### Given exercise
Starting at the line that contains "Reconstruct the object in this render as an", copy every line down to the line that contains "face -X and +X.", inclusive, exactly as it stands. Omit all other lines.

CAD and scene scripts
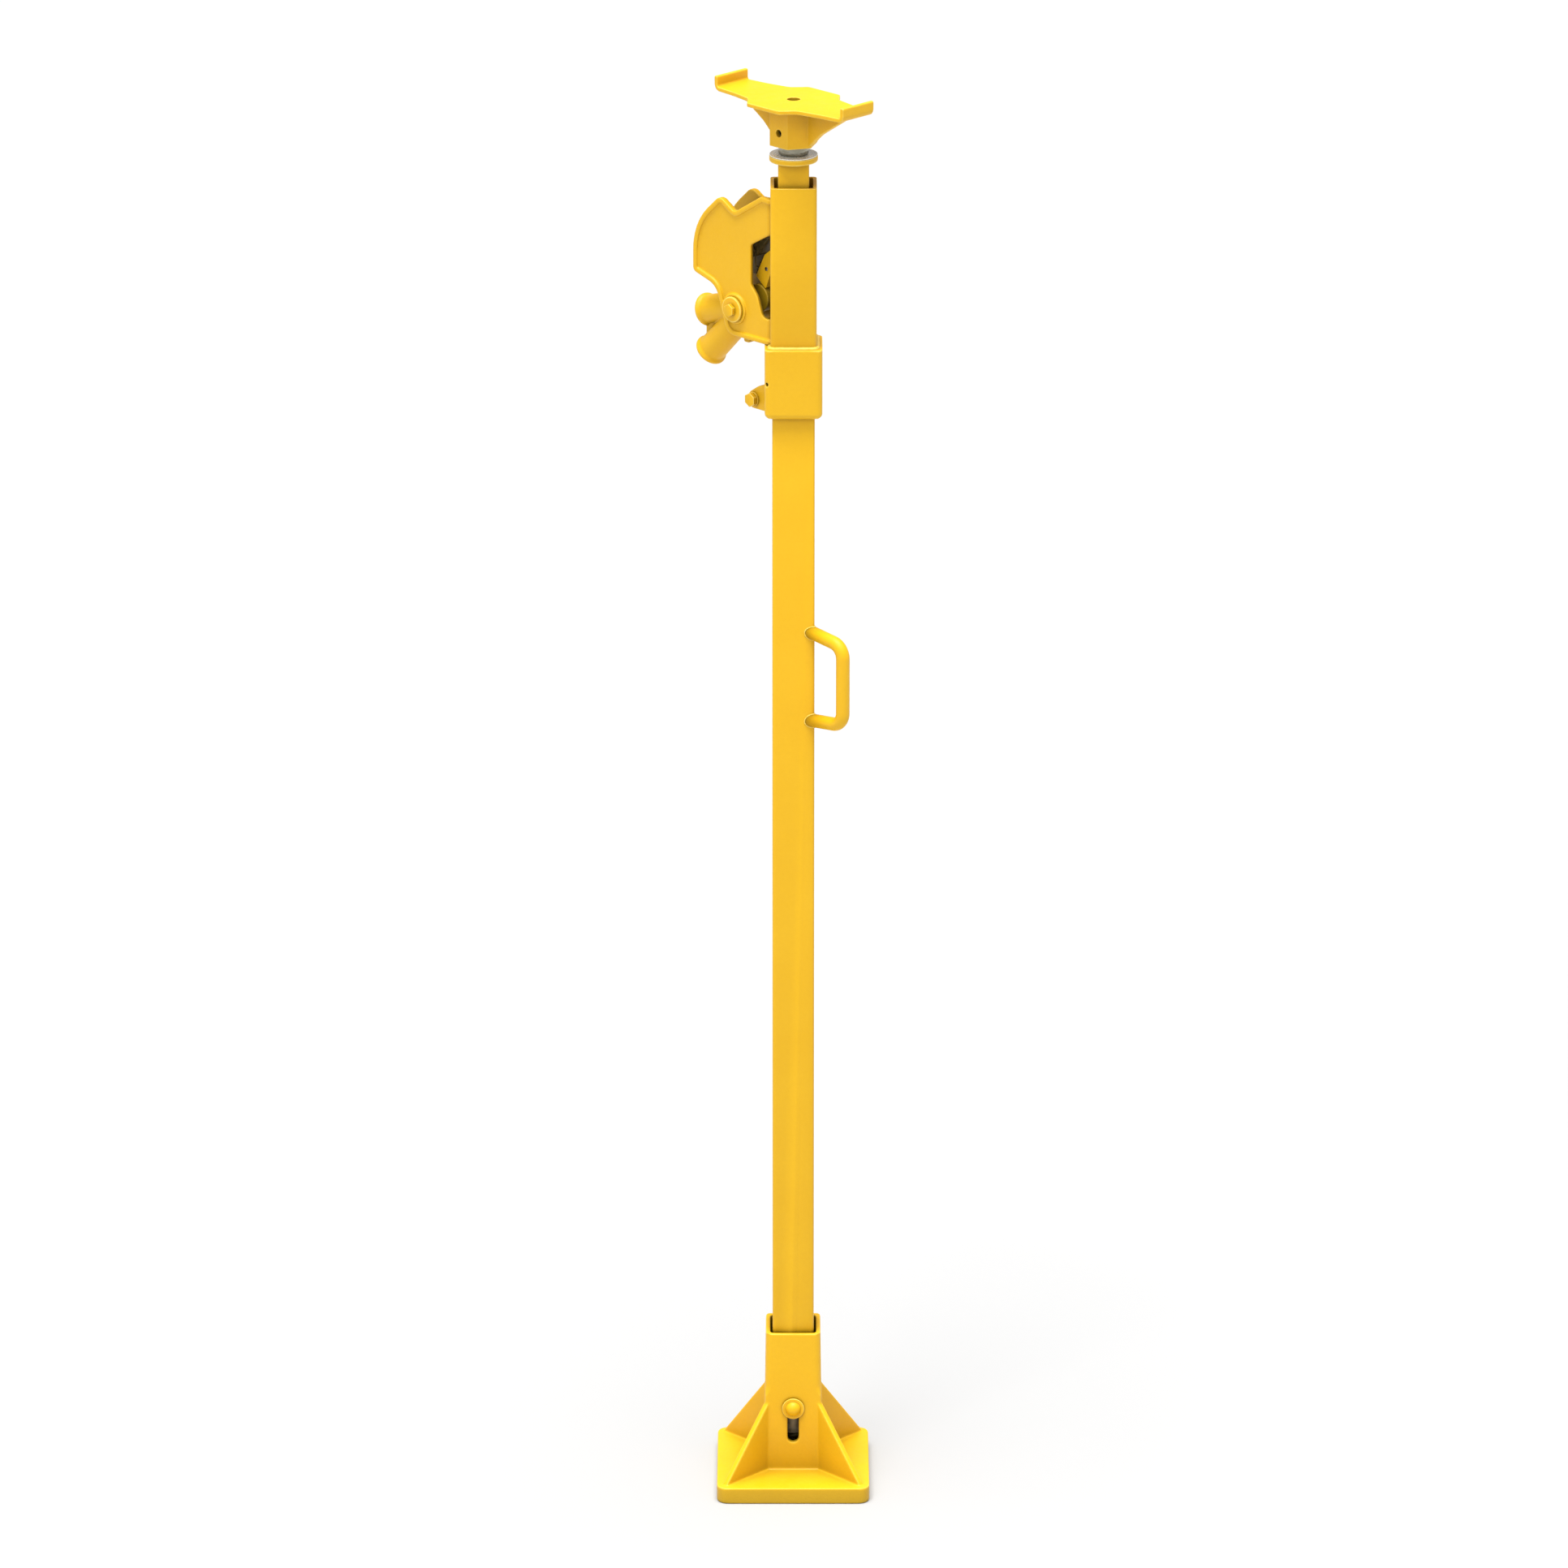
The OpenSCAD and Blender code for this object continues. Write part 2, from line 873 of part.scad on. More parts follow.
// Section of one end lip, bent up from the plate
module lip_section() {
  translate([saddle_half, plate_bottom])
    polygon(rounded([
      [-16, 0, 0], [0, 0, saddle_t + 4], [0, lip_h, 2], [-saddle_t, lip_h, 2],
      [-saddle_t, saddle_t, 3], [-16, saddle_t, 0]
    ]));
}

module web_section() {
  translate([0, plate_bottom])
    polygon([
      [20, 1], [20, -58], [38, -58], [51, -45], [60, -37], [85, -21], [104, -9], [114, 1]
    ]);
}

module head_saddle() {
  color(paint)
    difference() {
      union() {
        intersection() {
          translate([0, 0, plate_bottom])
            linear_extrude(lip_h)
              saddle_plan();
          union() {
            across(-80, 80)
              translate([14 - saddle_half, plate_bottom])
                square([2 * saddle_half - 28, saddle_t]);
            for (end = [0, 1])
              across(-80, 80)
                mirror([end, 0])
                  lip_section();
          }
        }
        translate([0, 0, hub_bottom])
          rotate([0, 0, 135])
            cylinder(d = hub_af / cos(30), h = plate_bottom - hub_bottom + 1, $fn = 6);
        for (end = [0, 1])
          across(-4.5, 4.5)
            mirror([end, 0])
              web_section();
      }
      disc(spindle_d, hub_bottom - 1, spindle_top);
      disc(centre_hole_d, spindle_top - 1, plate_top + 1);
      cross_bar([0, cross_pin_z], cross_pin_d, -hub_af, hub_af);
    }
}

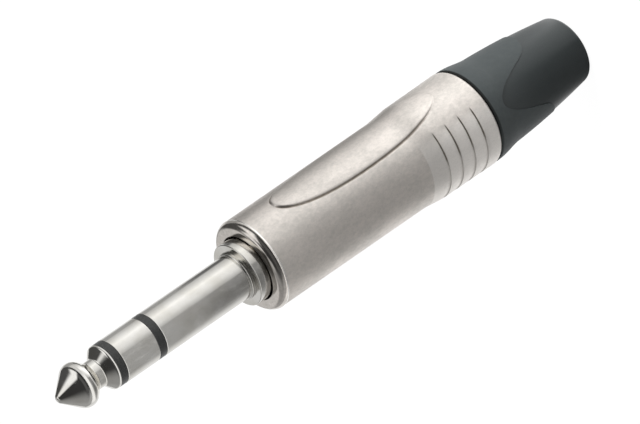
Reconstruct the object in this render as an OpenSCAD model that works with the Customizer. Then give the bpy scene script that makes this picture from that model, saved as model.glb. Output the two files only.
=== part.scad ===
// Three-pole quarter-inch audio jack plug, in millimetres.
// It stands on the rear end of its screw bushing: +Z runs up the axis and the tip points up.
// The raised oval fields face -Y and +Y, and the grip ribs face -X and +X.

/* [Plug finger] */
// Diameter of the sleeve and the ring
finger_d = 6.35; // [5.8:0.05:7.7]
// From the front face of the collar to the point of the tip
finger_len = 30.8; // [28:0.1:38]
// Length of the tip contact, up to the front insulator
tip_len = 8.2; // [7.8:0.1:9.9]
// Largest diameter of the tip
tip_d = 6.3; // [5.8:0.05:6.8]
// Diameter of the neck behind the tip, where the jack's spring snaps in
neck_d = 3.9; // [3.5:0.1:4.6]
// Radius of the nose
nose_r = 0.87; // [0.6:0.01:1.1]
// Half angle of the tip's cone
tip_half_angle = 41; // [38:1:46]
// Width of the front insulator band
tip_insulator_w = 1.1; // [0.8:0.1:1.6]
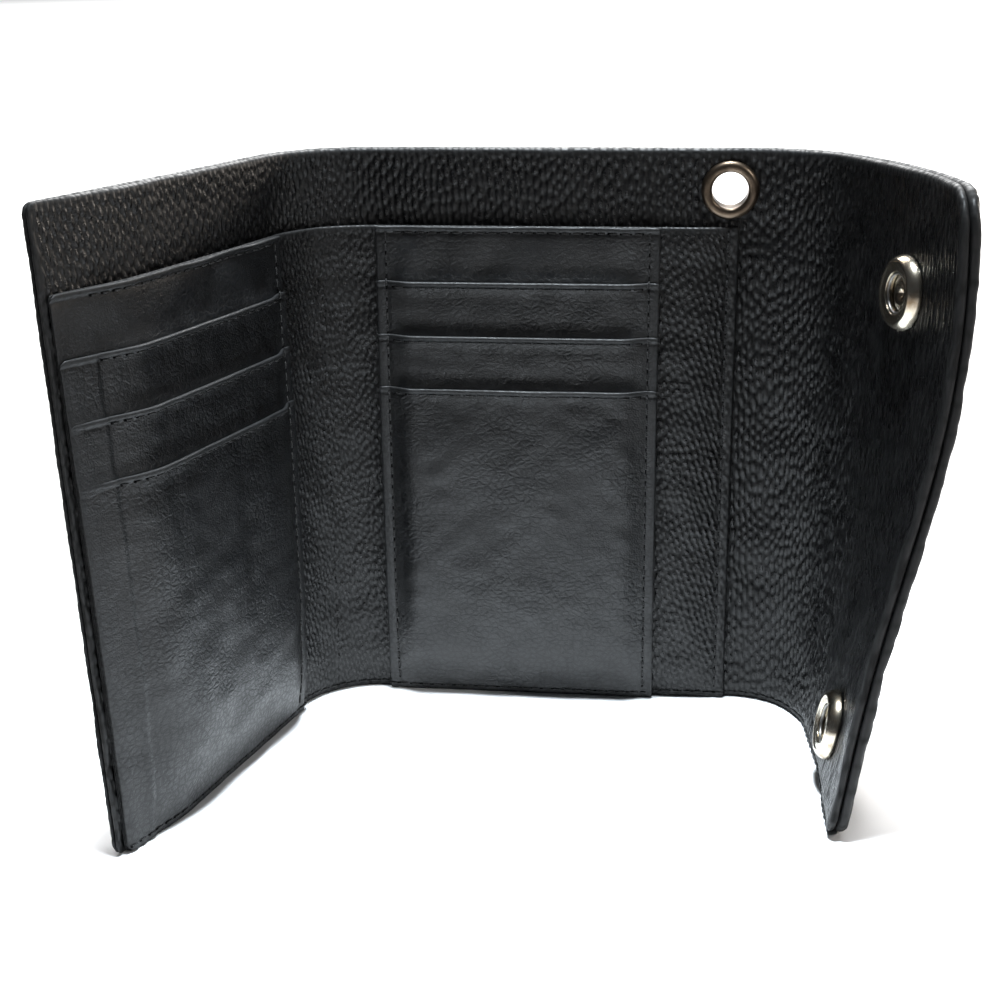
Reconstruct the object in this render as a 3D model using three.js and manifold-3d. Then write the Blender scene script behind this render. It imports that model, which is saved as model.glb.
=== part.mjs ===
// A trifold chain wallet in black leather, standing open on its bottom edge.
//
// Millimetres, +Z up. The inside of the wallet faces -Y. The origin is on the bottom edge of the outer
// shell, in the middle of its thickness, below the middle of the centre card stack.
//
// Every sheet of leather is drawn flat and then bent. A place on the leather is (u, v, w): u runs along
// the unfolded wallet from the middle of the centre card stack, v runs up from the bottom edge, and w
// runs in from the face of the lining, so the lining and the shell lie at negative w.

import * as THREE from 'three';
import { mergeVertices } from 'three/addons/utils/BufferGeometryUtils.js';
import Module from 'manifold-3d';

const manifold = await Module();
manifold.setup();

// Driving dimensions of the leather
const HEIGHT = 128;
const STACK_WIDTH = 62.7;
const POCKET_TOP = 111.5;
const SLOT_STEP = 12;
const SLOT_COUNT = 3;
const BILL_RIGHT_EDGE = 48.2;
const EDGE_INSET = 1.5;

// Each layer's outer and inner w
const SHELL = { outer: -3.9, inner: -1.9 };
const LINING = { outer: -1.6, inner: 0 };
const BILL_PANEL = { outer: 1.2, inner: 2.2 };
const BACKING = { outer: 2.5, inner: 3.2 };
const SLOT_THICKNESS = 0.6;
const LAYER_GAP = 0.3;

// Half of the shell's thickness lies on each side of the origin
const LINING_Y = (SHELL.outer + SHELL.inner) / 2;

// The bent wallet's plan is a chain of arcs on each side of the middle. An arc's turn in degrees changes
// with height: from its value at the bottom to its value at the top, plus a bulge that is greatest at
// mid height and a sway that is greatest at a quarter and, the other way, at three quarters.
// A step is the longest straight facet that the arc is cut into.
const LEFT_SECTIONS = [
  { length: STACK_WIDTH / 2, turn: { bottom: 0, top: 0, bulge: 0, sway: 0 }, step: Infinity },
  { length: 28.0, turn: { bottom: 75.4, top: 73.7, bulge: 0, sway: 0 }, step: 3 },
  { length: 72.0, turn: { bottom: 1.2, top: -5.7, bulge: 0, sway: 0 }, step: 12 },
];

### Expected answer
Reconstruct the object in this render as an OpenSCAD model that works with the Customizer. Then give the bpy scene script that makes this picture from that model, saved as model.glb. Output the two files only.
=== part.scad ===
// Three-pole quarter-inch audio jack plug, in millimetres.
// It stands on the rear end of its screw bushing: +Z runs up the axis and the tip points up.
// The raised oval fields face -Y and +Y, and the grip ribs face -X and +X.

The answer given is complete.